# What you will do:
Return a copy of each line that holds the string "follow".

# 3D code data:

------------------------------

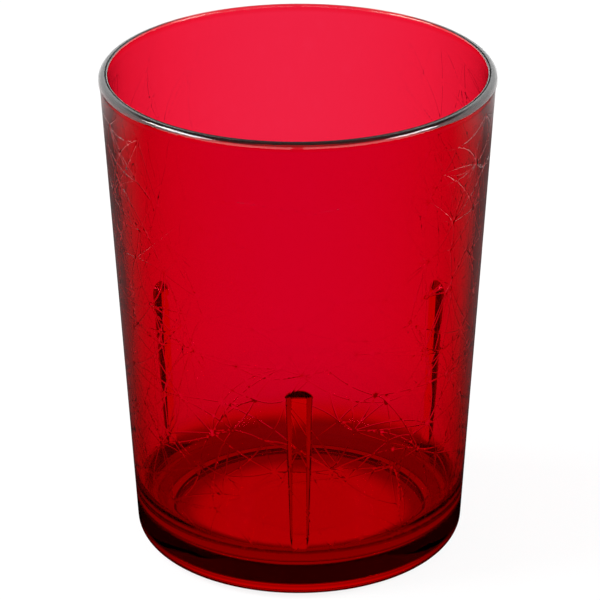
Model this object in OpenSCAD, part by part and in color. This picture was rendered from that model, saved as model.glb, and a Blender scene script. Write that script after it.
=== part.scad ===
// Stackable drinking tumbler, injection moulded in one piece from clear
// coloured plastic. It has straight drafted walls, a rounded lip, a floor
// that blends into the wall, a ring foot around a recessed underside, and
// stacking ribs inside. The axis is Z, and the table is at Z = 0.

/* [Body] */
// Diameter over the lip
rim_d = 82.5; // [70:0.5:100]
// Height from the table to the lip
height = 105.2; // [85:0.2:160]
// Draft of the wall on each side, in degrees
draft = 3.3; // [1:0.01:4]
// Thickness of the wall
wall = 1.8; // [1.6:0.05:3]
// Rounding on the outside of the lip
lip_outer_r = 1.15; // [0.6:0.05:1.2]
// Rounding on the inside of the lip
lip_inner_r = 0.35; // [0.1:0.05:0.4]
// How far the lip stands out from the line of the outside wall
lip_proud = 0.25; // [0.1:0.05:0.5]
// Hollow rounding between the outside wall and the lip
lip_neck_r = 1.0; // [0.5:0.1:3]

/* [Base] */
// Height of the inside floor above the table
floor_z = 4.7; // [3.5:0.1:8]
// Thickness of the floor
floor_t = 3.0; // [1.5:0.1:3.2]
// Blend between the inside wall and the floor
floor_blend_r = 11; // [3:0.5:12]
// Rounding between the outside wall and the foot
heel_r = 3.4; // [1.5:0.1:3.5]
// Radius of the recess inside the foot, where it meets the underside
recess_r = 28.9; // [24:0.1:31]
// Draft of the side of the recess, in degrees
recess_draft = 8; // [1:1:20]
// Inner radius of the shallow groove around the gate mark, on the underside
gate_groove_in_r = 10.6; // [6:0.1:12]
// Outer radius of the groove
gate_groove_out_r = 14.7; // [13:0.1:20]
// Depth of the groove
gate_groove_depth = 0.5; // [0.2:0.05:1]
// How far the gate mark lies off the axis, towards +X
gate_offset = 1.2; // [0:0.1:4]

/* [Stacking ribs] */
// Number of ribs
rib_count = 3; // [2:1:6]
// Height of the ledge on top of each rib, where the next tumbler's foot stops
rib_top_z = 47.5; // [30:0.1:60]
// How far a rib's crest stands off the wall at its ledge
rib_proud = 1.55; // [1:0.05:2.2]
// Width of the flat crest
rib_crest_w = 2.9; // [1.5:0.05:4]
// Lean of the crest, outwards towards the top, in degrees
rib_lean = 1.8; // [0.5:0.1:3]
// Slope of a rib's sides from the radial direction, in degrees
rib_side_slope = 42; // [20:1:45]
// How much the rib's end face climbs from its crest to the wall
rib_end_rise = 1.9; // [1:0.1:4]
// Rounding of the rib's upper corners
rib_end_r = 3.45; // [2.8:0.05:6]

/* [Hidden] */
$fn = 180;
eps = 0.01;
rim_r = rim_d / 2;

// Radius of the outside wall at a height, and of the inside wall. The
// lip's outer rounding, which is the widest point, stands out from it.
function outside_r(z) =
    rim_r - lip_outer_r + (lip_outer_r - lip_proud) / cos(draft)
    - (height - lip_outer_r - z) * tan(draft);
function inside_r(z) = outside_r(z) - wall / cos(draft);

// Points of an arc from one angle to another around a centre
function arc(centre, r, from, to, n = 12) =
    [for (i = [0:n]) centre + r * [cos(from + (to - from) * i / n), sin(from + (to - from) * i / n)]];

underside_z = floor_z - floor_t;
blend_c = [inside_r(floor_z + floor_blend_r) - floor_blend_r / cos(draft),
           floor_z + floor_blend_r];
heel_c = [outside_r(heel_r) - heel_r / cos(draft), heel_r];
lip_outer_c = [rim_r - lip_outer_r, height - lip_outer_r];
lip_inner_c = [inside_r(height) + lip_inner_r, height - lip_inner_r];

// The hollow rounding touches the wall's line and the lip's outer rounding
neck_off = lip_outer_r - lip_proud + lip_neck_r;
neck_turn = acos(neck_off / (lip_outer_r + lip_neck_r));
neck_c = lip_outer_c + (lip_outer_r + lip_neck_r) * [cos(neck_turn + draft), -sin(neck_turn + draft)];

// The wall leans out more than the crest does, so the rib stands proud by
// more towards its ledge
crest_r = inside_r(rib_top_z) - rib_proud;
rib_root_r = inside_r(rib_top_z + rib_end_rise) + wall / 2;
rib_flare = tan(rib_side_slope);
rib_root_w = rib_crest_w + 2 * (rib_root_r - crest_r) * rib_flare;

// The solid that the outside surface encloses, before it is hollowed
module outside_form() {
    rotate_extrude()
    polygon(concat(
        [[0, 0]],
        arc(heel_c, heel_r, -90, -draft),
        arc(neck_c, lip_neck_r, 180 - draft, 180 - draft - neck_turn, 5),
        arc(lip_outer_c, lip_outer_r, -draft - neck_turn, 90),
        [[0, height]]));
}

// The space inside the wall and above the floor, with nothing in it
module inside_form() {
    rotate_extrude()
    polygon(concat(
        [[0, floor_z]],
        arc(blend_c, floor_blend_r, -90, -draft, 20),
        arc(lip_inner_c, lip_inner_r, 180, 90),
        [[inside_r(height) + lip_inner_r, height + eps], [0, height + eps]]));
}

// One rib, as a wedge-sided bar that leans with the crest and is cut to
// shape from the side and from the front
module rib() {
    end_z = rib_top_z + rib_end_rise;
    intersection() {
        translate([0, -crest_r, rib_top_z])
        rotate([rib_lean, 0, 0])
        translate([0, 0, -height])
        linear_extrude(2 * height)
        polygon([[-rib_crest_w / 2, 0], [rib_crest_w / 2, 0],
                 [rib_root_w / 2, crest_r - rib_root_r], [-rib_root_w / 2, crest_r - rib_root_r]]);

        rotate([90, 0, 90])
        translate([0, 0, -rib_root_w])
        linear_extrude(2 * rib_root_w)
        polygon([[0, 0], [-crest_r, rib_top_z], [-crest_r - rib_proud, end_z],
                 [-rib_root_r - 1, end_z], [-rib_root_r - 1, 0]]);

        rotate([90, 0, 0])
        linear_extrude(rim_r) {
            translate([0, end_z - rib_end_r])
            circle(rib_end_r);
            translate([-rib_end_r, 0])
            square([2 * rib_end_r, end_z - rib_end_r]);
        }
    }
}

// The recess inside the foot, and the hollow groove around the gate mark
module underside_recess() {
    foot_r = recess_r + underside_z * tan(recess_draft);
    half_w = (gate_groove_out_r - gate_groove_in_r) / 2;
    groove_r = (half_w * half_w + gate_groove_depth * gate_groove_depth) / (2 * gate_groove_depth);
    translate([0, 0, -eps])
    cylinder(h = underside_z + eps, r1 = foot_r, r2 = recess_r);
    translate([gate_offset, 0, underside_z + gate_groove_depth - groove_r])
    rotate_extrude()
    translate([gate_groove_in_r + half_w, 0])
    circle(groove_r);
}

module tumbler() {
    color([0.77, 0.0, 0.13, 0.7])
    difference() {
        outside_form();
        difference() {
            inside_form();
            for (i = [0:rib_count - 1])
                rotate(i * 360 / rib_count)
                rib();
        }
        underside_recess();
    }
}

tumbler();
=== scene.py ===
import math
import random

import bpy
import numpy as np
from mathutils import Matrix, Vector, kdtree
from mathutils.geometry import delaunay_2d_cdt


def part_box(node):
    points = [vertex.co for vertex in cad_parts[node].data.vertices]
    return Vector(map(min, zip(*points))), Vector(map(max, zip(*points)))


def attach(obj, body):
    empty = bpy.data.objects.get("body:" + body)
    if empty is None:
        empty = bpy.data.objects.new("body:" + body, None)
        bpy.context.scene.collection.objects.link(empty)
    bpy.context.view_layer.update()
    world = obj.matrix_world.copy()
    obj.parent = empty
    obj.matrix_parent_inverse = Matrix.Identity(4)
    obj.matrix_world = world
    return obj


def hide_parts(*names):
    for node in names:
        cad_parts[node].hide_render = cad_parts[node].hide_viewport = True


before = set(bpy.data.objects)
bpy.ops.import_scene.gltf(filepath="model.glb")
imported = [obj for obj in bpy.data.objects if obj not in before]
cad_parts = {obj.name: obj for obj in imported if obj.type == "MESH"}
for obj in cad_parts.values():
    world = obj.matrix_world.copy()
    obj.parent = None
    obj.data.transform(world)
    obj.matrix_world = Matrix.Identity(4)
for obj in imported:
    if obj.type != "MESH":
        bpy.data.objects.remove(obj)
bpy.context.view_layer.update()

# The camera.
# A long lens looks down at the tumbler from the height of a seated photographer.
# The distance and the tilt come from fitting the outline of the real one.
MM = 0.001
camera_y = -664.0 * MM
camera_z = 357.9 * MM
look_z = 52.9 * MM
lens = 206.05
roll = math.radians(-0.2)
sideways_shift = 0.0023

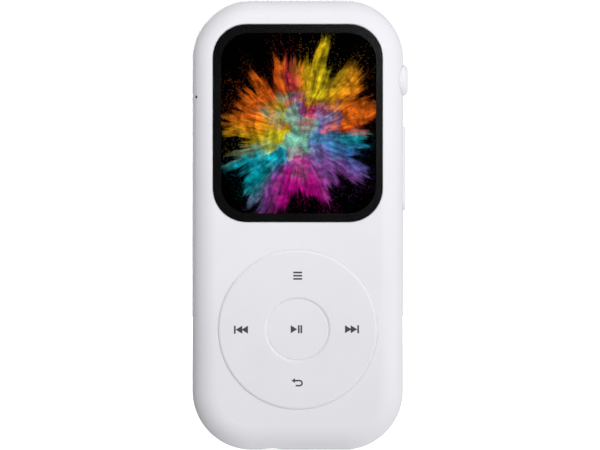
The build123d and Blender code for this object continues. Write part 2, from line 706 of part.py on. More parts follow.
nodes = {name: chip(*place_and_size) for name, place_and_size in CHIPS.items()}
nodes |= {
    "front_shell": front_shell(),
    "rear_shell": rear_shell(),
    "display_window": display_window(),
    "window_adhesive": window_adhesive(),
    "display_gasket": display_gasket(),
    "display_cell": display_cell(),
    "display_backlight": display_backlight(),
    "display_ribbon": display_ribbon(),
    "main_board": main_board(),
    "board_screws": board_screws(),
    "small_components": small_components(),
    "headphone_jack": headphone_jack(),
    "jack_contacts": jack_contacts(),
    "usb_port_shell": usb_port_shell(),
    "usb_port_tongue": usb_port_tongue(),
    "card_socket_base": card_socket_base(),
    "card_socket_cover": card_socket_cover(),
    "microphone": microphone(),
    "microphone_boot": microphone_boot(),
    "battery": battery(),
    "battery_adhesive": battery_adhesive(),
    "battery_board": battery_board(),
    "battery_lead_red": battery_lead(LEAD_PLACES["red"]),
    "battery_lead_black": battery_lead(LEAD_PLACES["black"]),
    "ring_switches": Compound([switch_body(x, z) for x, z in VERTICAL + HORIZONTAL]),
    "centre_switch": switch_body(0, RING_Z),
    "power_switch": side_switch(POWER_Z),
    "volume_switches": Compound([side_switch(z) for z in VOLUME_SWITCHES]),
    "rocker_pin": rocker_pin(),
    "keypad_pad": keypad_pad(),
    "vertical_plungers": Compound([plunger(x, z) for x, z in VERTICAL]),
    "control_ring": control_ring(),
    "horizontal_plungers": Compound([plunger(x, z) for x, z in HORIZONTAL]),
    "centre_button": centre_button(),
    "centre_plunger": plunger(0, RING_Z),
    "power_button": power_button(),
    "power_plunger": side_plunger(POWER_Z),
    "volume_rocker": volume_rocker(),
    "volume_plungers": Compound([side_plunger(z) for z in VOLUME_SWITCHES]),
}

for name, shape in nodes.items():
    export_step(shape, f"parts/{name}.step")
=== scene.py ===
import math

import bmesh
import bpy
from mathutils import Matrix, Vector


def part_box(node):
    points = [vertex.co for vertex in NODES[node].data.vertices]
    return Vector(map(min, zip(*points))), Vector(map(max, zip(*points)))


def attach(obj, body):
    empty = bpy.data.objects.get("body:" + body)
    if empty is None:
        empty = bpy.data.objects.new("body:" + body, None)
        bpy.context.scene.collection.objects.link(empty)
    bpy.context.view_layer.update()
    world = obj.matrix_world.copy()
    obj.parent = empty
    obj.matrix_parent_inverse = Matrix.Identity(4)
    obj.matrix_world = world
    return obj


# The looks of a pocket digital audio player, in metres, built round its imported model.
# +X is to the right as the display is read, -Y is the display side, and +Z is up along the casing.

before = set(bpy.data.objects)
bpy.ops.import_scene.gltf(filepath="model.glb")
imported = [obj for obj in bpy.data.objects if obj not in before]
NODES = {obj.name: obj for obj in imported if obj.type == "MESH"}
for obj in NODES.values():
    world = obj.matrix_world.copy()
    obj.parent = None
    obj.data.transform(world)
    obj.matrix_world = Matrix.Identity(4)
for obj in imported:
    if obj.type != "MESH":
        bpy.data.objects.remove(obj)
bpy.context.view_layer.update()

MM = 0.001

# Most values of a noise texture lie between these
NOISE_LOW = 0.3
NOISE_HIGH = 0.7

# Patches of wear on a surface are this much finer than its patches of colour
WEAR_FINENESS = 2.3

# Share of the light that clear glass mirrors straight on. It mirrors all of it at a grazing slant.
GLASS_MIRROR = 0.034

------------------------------

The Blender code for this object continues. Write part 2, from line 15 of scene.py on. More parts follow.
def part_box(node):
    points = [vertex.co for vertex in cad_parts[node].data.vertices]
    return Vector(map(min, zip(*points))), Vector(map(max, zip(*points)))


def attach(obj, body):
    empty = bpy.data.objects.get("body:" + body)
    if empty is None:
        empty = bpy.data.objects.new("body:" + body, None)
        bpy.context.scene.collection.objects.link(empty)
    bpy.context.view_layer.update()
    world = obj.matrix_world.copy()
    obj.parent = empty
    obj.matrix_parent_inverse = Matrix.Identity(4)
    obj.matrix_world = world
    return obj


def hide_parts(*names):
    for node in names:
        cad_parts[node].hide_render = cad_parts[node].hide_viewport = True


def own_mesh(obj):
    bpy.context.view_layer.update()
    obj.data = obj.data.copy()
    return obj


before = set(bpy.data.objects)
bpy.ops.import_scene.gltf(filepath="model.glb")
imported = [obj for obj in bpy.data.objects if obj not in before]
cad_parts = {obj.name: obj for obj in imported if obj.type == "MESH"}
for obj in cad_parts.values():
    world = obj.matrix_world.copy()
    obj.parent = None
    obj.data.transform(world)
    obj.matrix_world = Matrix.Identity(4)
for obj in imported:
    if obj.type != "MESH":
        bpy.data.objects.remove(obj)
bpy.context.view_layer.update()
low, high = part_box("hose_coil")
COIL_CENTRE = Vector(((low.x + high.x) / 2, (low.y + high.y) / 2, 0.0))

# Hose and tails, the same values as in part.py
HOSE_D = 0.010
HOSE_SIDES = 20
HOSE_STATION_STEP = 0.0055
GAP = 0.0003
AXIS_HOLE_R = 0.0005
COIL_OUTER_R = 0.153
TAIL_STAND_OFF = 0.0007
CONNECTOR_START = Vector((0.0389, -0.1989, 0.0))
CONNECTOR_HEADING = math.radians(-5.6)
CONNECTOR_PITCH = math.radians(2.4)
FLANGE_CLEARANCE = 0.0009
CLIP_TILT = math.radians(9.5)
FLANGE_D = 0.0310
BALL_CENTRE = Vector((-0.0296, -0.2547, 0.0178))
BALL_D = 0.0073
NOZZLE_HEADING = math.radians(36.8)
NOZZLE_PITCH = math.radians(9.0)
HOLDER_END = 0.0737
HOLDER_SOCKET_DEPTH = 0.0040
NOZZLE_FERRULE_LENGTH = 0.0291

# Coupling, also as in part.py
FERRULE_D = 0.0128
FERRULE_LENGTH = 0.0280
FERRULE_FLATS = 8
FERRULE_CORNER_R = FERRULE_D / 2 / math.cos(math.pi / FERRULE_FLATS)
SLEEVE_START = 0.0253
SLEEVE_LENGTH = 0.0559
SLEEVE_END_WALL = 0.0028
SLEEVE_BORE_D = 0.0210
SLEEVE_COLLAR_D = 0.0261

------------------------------

# Result:
The build123d and Blender code for this object continues. Write part 2, from line 706 of part.py on. More parts follow.
The Blender code for this object continues. Write part 2, from line 15 of scene.py on. More parts follow.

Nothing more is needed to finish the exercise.